If you have made a mistake and the machine doesn't boot (for instance, you made a mistake while editing /arranque/boot/grub/menu.lst), you could do this:

  1. Boot the remote server in "rescue" mode. Use FreeBSD recent release option.

    We do this because recent FreeBSD releases support ZFS and my hosting company supports FreeBSD as a "rescue" environment.

  2. Connect by SSH to that "rescue" environment and modify /arranque/boot/grub/menu.lst to boot the old working SmartOS hypervisor:

    # zpool import arranque
    # vi arranque/boot/grub/menu.lst
    # zpool export arranque
    
  3. Reboot.

    You are back!.

  4. Solve whatever mistake you have done and try again.

    Nota

    Maybe you can solve the issue directly in the "rescue" enviroment in point 2. For instance, a typo in /arranque/boot/grub/menu.lst.

Your boot ZPOOL is full

If you followed steps in Installing/booting SmartOS in/from a harddisk without physical access, your arranque ZPOOL is a gigabyte in size. With current SmartOS release sizes, you can keep three independent versions. My advice is to keep at least two releases: the known old working version and the new version you want to boot from now. So you can go back if you find any kind of issue.

If your arranque ZPOOL is full, you need to delete something. Usually the oldest SmartOS you don't use anymore:

# vi /arranque/boot/grub/menu.lst
# zfs destroy arranque/os/20160915

We edit /arranque/boot/grub/menu.lst to delete booting from that SmartOS release.

Ok. When should I upgrade my SmartOS Hypervisor?
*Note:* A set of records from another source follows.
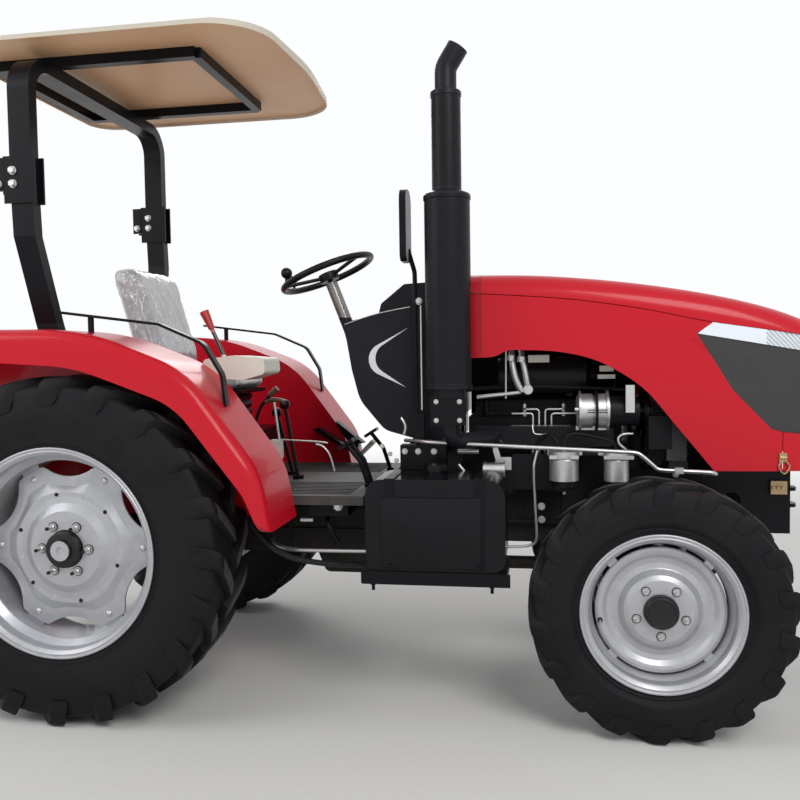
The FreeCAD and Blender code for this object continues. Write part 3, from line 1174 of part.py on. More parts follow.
# Top link: two eyes on screws in a turnbuckle, its front pin through the bracket's ears
top_front = V(top_pivot_x, 0, top_pivot_z)
top_rear = V(top_eye_x, 0, top_eye_z)
top_run = top_rear - top_front
top_way = V(top_run.x, top_run.y, top_run.z).normalize()
ear_in = 26
ear_thick = 16
top_width = 44
near_eye = rod(top_pivot_x, -top_width / 2, top_pivot_z, V(0, 1, 0), 21, top_width)
far_eye, far_hole = eye(top_rear, 24, top_width, top_pin_bore)
top_pin = rod(top_pivot_x, -ear_in - ear_thick - 6, top_pivot_z, V(0, 1, 0), top_pin_bore - 0.1,
              2 * (ear_in + ear_thick + 6))
screw = Part.makeCylinder(11, top_run.Length - 30, top_front + top_way * 15, top_way)
barrel = Part.makeCylinder(18, 300, top_front + top_way * 150, top_way)
parts["top_link"] = fuse(near_eye, far_eye, top_pin, screw, barrel).cut(far_hole)

# Hitch: drawbar, power take-off with its guard, and the top link bracket
drawbar_end = -668
drawbar = slab([(drawbar_end - 38, -38, 38), (drawbar_end - 38, 38, 38), (-100, 38), (-100, -38)], "xy", 400, 430)
drawbar = drawbar.cut(rod(drawbar_end, 0, 390, V(0, 0, 1), 14, 60))
hanger = box(-150, -112, -38, 38, 430, 450 - fit_gap)
axle_back = -230 - fit_gap
take_off = fuse(rod(-330, 0, 580, V(1, 0, 0), 17.5, 100), rod(-250, 0, 580, V(1, 0, 0), 45, 250 + axle_back))
guard = slab([(-85, 560), (-85, 660, 20), (85, 660, 20), (85, 560), (80, 560), (80, 655, 16), (-80, 655, 16),
              (-80, 560)], "yz", -330, axle_back)
guard_plate = box(axle_back - 5, axle_back, -85, 85, 640, 690)
top_ears = []
for y0 in (-ear_in - ear_thick, ear_in):
    top_ears.append(slab([(axle_back, 760), (top_pivot_x - 25, 775, 25), (top_pivot_x - 25, 835, 25),
                          (axle_back, 850)], "xz", y0, y0 + ear_thick))
top_ears.append(box(axle_back - 6, axle_back, -ear_in - ear_thick, ear_in + ear_thick, 765, 845))
bracket = fuse(*top_ears).cut(rod(top_pivot_x, -100, top_pivot_z, V(0, 1, 0), top_pin_bore, 200))
parts["rear_hitch"] = Part.makeCompound([fuse(drawbar, hanger), take_off, fuse(guard, guard_plate), bracket])

length_box = Part.makeCompound(list(parts.values())).BoundBox
middle = (length_box.XMin + length_box.XMax) / 2
print("middle", middle, "length", length_box.XLength)

os.makedirs("parts", exist_ok=True)
for name, shape in parts.items():
    placed = shape.copy()
    placed.translate(V(-middle, 0, 0))
    placed.exportStep("parts/" + name + ".step")
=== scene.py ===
import math

import bmesh
import bpy
from mathutils import Matrix, Vector


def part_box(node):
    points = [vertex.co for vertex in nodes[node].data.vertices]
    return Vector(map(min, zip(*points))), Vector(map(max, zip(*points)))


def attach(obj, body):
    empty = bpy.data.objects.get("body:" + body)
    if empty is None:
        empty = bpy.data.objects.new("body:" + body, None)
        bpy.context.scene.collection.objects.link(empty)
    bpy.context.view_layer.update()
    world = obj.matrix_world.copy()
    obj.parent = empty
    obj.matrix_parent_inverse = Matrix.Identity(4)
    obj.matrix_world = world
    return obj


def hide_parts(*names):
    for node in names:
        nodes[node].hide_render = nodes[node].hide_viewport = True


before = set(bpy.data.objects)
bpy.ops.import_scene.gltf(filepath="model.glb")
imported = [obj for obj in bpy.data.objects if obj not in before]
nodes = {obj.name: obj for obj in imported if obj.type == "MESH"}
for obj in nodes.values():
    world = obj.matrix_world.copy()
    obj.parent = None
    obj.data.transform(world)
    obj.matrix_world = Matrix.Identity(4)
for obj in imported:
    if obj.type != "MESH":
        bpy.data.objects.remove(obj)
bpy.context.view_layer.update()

# Camera. The photograph was taken from the tractor's right side, level with the fender tops and
# close to it, with a wide lens that leans a little to the rear.
def placed(name, data):
    """Object with that data, in the scene."""
    piece = bpy.data.objects.new(name, data)
    bpy.context.scene.collection.objects.link(piece)
    return piece


yaw, pitch, roll = 0.1669, 0.0496, -0.015
photo_width, focal_length = 800, 831.66
stands_at = (0.7562, -3.5094, 1.3102)
ahead = Vector((-math.sin(yaw) * math.cos(pitch), math.cos(yaw) * math.cos(pitch), -math.sin(pitch)))
level = Vector((math.cos(yaw), math.sin(yaw), 0))
over = level.cross(ahead)
camera_right = level * math.cos(roll) + over * math.sin(roll)
camera_up = over * math.cos(roll) - level * math.sin(roll)
lens = bpy.data.cameras.new("camera")
lens.sensor_width = 36
lens.lens = lens.sensor_width * focal_length / photo_width
camera = placed("camera", lens)
turn = Matrix((camera_right, camera_up, -ahead)).transposed().to_4x4()
camera.matrix_world = Matrix.Translation(stands_at) @ turn
bpy.context.scene.camera = camera
bpy.context.scene.view_settings.view_transform = "Standard"


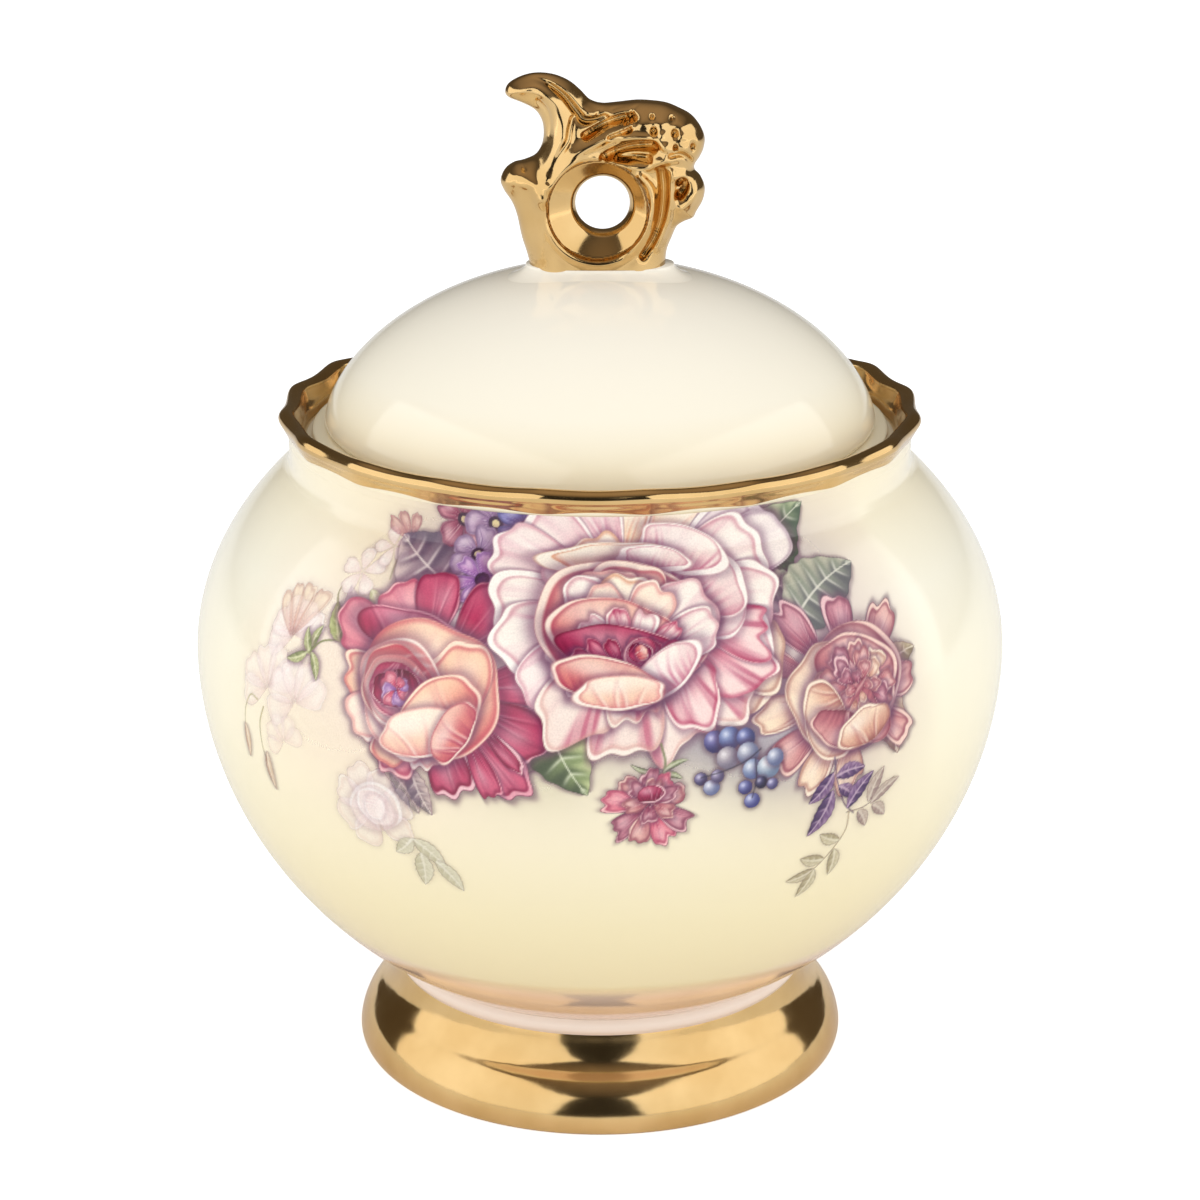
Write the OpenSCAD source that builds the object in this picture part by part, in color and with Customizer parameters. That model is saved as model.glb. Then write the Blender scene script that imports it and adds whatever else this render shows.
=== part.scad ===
// Lidded sugar bowl of glazed porcelain on a gilded pedestal foot.
// The axis of the bowl is Z and it stands on z = 0. The decorated front faces -Y.
// All dimensions are in millimetres.

/* [Belly] */
// Largest outer radius of the belly
belly_radius = 58; // [56:0.5:62]
// Height of the widest line of the belly
belly_height = 62.3; // [61:0.1:64]
// Vertical semi-axis of the belly above its widest line
belly_rise = 42.6; // [42:0.1:44]
// Vertical semi-axis of the belly below its widest line
belly_drop = 55.6; // [55:0.1:57]
// Exponent of the belly's curve, where 2 is an ellipse
belly_fullness = 1.95; // [1.9:0.01:2.05]
// Thickness of the porcelain wall
wall = 3; // [2.4:0.1:3.4]

/* [Neck and rim] */
// Radius of the mouth that the lid drops into
mouth_radius = 38.6; // [38.2:0.1:39]
// Outer radius of the ledge that carries the lid
ledge_radius = 41.6; // [41.4:0.1:42]
// Height of the ledge
ledge_height = 93; // [92.6:0.1:93.4]
// Mean radius of the centre of the rim's rolled bead
bead_centre = 44.1; // [43.9:0.1:44.4]
// Radius of the bead's own section
bead_radius = 1.15; // [1:0.05:1.25]
// Height of the bead's centre
bead_height = 96.5; // [96.2:0.1:96.8]
// Number of lobes round the rim
lobes = 20; // [12:1:24]
// Distance that a lobe stands out from the mean radius
lobe_depth = 0.5; // [0:0.05:0.7]
// Distance that the rim rises and falls with the lobes
lobe_lift = 0.25; // [0:0.05:0.4]

/* [Foot] */
// Largest radius of the foot
foot_radius = 36; // [35.5:0.1:37]
// Height of the foot
foot_height = 13; // [12.5:0.1:13.5]
// Radius of the foot where the collar stands on it
foot_top_radius = 30.2; // [29.8:0.1:30.6]
// Height of the collar between foot and belly
collar_height = 2.5; // [2:0.1:3]

/* [Lid] */
// Largest radius of the dome
dome_radius = 38.9; // [38.4:0.1:39.4]
// Height of the dome's widest line
dome_base = 95.2; // [95:0.1:95.6]
// Height from the widest line of the dome to its crown
dome_rise = 21.6; // [20.6:0.1:22.6]
// Thickness of the dome
dome_wall = 2.8; // [2.4:0.1:3]
// Outer radius of the brim that rests on the ledge
brim_radius = 40.7; // [40.2:0.1:41]
// Thickness of the brim
brim_thickness = 1.6; // [1.4:0.1:1.8]
// Outer radius of the ring that keeps the lid centred
locating_radius = 37.8; // [37.2:0.1:38]
// Depth of the locating ring below the ledge
locating_depth = 6.5; // [5:0.5:8]

/* [Finial] */
// Length of the pad and of the finial's root, along X
pad_length = 20.6; // [19.8:0.2:21]
// Width of the pad along Y
pad_width = 11.4; // [10.6:0.2:12]
// Height of the pad above the lid
pad_height = 1.4; // [1:0.1:1.6]
// Radius of the hole through the finial
eye_radius = 4; // [3.6:0.1:4.2]
// Thickness of the finial along Y
finial_width = 9.4; // [8.6:0.2:10]

/* [Hidden] */

CREAM = "#f8efd3";
BLUSH = "#f0dcc6";
GOLD = "#c1923f";
ROSE = "#d98c9c";
BISQUE = "#f4f0e6";

$fn = 96;

// Belly
belly_steps = 40;
belly_foot = foot_height + collar_height;
neck_height = ledge_height - 3.4;
neck_waist = 44;
floor_thickness = 3.6;
throat_height = ledge_height - 5.3;
mouth_land = 2.8;

// Rim
rim_slices = lobes * 6;
front_lobe_angle = 8;
lobe_softness = 0.15;

// Transfer, whose angles run round Z from the front, positive towards +X
transfer_gap = 0.05;
transfer_thickness = 0.08;
transfer_left = -78;
transfer_right = 62;
transfer_bottom = 24;
transfer_top = 88.4;
transfer_steps = 24;
front_angle = 270;

// Lid
dome_steps = 30;
dome_exponent = 1.65;
seat_drop = 0.9;
brim_top = ledge_height + brim_thickness;
dome_tuck = 0.6;
locating_wall = 2.6;
dome_seat = dome_base + dome_rise - seat_drop;

// Finial
finial_root = dome_seat + pad_height;
eye_x = 0.4;
eye_height = 8.5;
eye_rim = 4.4;
root_width = 10.2;
// The finial's bosses: each is [x, height above the root, radius].
root_left = [-6.6, 3.6, 2.8];
bud = [-10, 11.4, 3.45];
stem = [-4.6, 17, 4];
plume = [-6.8, 23.7, 2.9];
plume_tip = [-11.2, 24.4, 1.9];
shoulder = [-3.6, 16.6, 4];
pod = [9, 18, 4.9];
root_right = [6.6, 3.6, 2.4];
volute = [10.8, 10.8, 3.7];

// Outer radius of the belly at height z; inset shrinks it to the inner face.
function belly_r(z, inset = 0) =
    let (
        half = (z > belly_height ? belly_rise : belly_drop) - inset,
        t = min(abs(z - belly_height) / half, 1)
    )
    (belly_radius - inset) * pow(1 - pow(t, belly_fullness), 1 / belly_fullness);

// Points [radius, height] of the belly from height a to height b.
function belly_curve(a, b, inset = 0, out = 0, steps = belly_steps) =
    [for (i = [0:steps]) let (z = a + (b - a) * i / steps) [belly_r(z, inset) + out, z]];

// Outer radius of the dome at height z; inset shrinks it to the inner face.
function dome_r(z, inset = 0) =
    let (t = min(max(z - dome_base, 0) / (dome_rise - inset), 1))
    (dome_radius - inset) * sqrt(max(1 - pow(t, dome_exponent), 0));

// Points [radius, height] of the dome from height a to height b, closer together near b.
function dome_curve(a, b, inset = 0) =
    [for (i = [0:dome_steps]) let (z = a + (b - a) * sin(90 * i / dome_steps)) [dome_r(z, inset), z]];

// How far the rim stands out at an angle round Z: 1 at a lobe's point, about -1 between lobes.
function lobe(angle) =
    let (s = sin(lobes * (angle - front_angle - front_lobe_angle) / 2))
    1 - 2 * sqrt((s * s + lobe_softness) / (1 + lobe_softness));

// Points [radius, height, share of the lobe] round the rim's section.
function rim_section() = concat(
    [
        [ledge_radius, ledge_height, 0],
        [neck_waist, ledge_height, 0],
        [neck_waist + 0.15, ledge_height + 1.2, 0.2],
        [bead_centre + bead_radius * 0.5, bead_height - bead_radius * 1.15, 0.7]
    ],
    [for (a = [-20:40:180]) [bead_centre + bead_radius * cos(a), bead_height + bead_radius * sin(a), 1]],
    [
        [bead_centre - bead_radius * 1.35, bead_height - bead_radius, 0.7],
        [ledge_radius + 0.4, ledge_height + 1.4, 0.2]
    ]
);

module bowl_body() {
    color(CREAM)
    rotate_extrude()
    polygon(concat(
        [[0, belly_foot]],
        belly_curve(belly_foot, neck_height),
        [
            [neck_waist, neck_height + 1],
            [neck_waist, ledge_height],
            [mouth_radius, ledge_height],
            [mouth_radius, ledge_height - mouth_land]
        ],
        belly_curve(throat_height, belly_foot + floor_thickness, wall),
        [[0, belly_foot + floor_thickness]]
    ));
}

module gilded_rim() {
    section = rim_section();
    n = len(section);
    points = [
        for (i = [0:rim_slices - 1], p = section)
        let (angle = 360 * i / rim_slices, out = lobe(angle) * p[2])
        let (r = p[0] + lobe_depth * out)
        [r * cos(angle), r * sin(angle), p[1] + lobe_lift * out]
    ];
    faces = [
        for (i = [0:rim_slices - 1], j = [0:n - 1])
        let (a = i * n, b = (i + 1) % rim_slices * n, k = (j + 1) % n)
        each [[a + j, a + k, b + k], [a + j, b + k, b + j]]
    ];
    color(GOLD) polyhedron(points, faces, convexity = 6);
}

module foot_collar() {
    bulge = 0.4;
    color(BLUSH)
    rotate_extrude()
    polygon([
        [0, foot_height],
        [foot_top_radius, foot_height],
        [foot_top_radius + bulge * 0.8, foot_height + collar_height * 0.3],
        [foot_top_radius + bulge, foot_height + collar_height * 0.6],
        [foot_top_radius + bulge * 0.6, belly_foot],
        [0, belly_foot]
    ]);
}

module gilded_foot() {
    spread = foot_radius - foot_top_radius;
    foot_wall = 3.4;
    land = 2.4;
    // Shares of the foot's spread and height, from the standing edge up to the collar.
    sweep = [[0.86, 0], [0.97, 0.04], [1, 0.12], [0.98, 0.2], [0.86, 0.34], [0.66, 0.5], [0.42, 0.68], [0.2, 0.85], [0, 1]];
    color(GOLD)
    rotate_extrude()
    polygon(concat(
        [for (s = sweep) [foot_top_radius + spread * s[0], foot_height * s[1]]],
        [
            [foot_top_radius - foot_wall, foot_height],
            [foot_top_radius - foot_wall * 0.7, foot_height * 0.7],
            [foot_radius - foot_wall * 1.6, foot_height * 0.25],
            [foot_top_radius + spread * sweep[0][0] - land, 0]
        ]
    ));
}

module rose_transfer() {
    inner = belly_curve(transfer_bottom, transfer_top, 0, transfer_gap, transfer_steps);
    outer = belly_curve(
        transfer_top, transfer_bottom, 0, transfer_gap + transfer_thickness, transfer_steps
    );
    color(ROSE)
    rotate([0, 0, front_angle + transfer_left])
    rotate_extrude(angle = transfer_right - transfer_left)
    polygon(concat(inner, outer));
}

module lid_dome() {
    foot_r = dome_radius - dome_tuck;
    inside = dome_curve(dome_base, dome_base + dome_rise - dome_wall, dome_wall);
    color(CREAM)
    rotate_extrude()
    polygon(concat(
        [[foot_r - dome_wall, brim_top], [foot_r, brim_top]],
        dome_curve(dome_base, dome_seat),
        [[0, dome_seat]],
        [for (i = [dome_steps:-1:0]) inside[i]]
    ));
}

module lid_flange() {
    edge = brim_thickness * 0.3;
    inner = locating_radius - locating_wall;
    color(BISQUE)
    rotate_extrude()
    polygon([
        [inner, ledge_height - locating_depth],
        [locating_radius - edge, ledge_height - locating_depth],
        [locating_radius, ledge_height - locating_depth + edge],
        [locating_radius, ledge_height],
        [brim_radius - edge, ledge_height],
        [brim_radius, ledge_height + edge],
        [brim_radius, brim_top - edge],
        [brim_radius - edge, brim_top],
        [inner, brim_top]
    ]);
}

// A bar with round ends along X, standing on z = 0 and tapering towards its top.
module pad_bar(length, width, height, taper) {
    reach = (length - width) / 2;
    hull() {
        for (side = [-1, 1])
            translate([side * reach, 0, 0])
            cylinder(h = height, r1 = width / 2, r2 = width / 2 - taper, $fn = 32);
    }
}

module finial_pad() {
    color(CREAM)
    translate([0, 0, dome_seat])
    pad_bar(pad_length, pad_width, pad_height, 0.5);
}

// Two of the finial's bosses joined by a web, centred on y = 0.
module web(a, b, width) {
    hull() {
        for (p = [a, b])
            translate([p[0], width / 2, p[1]])
            rotate([90, 0, 0])
            cylinder(h = width, r = p[2], $fn = 32);
    }
}

module ball(boss, swell) {
    translate([boss[0], 0, boss[1]]) sphere(r = boss[2] + swell);
}

module finial() {
    swell = 0.35;
    color(GOLD)
    translate([0, 0, finial_root])
    difference() {
        union() {
            pad_bar(pad_length - 1.2, root_width, 4.5, 0.6);
            web(root_left, bud, finial_width * 0.8);
            web(bud, stem, finial_width * 0.8);
            web(stem, plume, finial_width * 0.7);
            web(plume, plume_tip, finial_width * 0.5);
            web(shoulder, pod, finial_width * 0.8);
            web(root_right, volute, finial_width * 0.7);
            ball(pod, swell);
            ball(volute, swell);
            ball(bud, swell);
            translate([eye_x, finial_width / 2, eye_height])
                rotate([90, 0, 0])
                cylinder(h = finial_width, r = eye_radius + eye_rim);
        }
        translate([eye_x, finial_width, eye_height])
            rotate([90, 0, 0])
            cylinder(h = finial_width * 2, r = eye_radius);
    }
}

bowl_body();
gilded_rim();
foot_collar();
gilded_foot();
rose_transfer();
lid_dome();
lid_flange();
finial_pad();
finial();
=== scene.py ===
"""A lidded porcelain sugar bowl: the looks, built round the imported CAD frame.

Lengths in this script are in millimetres and become metres in mesh_piece(). Angles round the
bowl are in degrees from its front, which faces -Y, and grow towards +X.
"""

import math

import bpy
import numpy as np
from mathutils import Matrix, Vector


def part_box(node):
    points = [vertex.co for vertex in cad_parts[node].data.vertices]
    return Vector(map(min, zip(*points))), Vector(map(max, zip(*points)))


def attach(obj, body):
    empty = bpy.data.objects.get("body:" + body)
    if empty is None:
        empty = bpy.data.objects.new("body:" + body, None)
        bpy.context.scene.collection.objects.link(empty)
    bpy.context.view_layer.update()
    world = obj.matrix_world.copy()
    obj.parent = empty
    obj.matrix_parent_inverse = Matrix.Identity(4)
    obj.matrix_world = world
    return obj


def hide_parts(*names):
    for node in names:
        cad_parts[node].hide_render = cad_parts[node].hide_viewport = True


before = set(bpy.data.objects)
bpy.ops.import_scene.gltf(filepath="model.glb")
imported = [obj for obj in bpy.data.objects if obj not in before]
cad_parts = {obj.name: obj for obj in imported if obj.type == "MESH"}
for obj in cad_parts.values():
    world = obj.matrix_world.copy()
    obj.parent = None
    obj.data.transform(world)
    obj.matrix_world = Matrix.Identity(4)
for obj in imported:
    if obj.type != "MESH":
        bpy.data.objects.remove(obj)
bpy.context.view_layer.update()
MM = 0.001


# ---------------------------------------------------------------- dimensions


def low(node, axis):
    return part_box(node)[0][axis] / MM


def high(node, axis):
    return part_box(node)[1][axis] / MM


X, Z = 0, 2
FRONT = math.radians(270)

BELLY_R = high("bowl_body", X)
BELLY_Z = 62.3
BELLY_RISE = 42.6
BELLY_DROP = 55.6
BELLY_FULLNESS = 1.95
BELLY_FOOT = low("bowl_body", Z)
LEDGE_Z = high("bowl_body", Z)
WALL = 3.0
FLOOR_THICKNESS = 3.6
NECK_Z = LEDGE_Z - 3.4
NECK_WAIST = 44.0
MOUTH_R = 38.6
MOUTH_LAND = 2.8
THROAT_Z = LEDGE_Z - 5.3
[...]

Joyent publishes a new SmartOS release every two weeks. Installing the bleeding edge is risky because some releases are faulty. Joyent marks such releases with a toxic tag. Avoid them. Since such toxic releases could not be recognized as such when published, my approach is to install at least a month old release, not the last release.

What about security?

SmartOS is a hypervisor. It doesn't run user processes, production code. That is something you run inside Solaris containers. In the global zone of a SmartOS instance you only have NTP, SSH, a NAT/firewall and maybe a handful of VNC instances showing KVM Solaris containers accesible from the network. You don't run a database or a webserver in the SmartOS global zone.

You don't usually have security issues in SmartOS hypervisor.

What I personally do is to check new SmartOS releases every two weeks and see if there is a security fix, a fix of an issuing I am experiencing or a new feature I am interested in. When that happens, upgrading is a priority. When it is not the case, upgrading is not needed and I rather prefer to avoid the effort and the downtime.

Even in that case, I usually upgrade the SmartOS release I am running once or twice per year, just because general improvements and spring cleaning.

Note that upgrading SmartOS is something you can undo simply editing the text file /arranque/boot/grub/menu.lst. Risk free. The only downside is the downtime while the server reboots.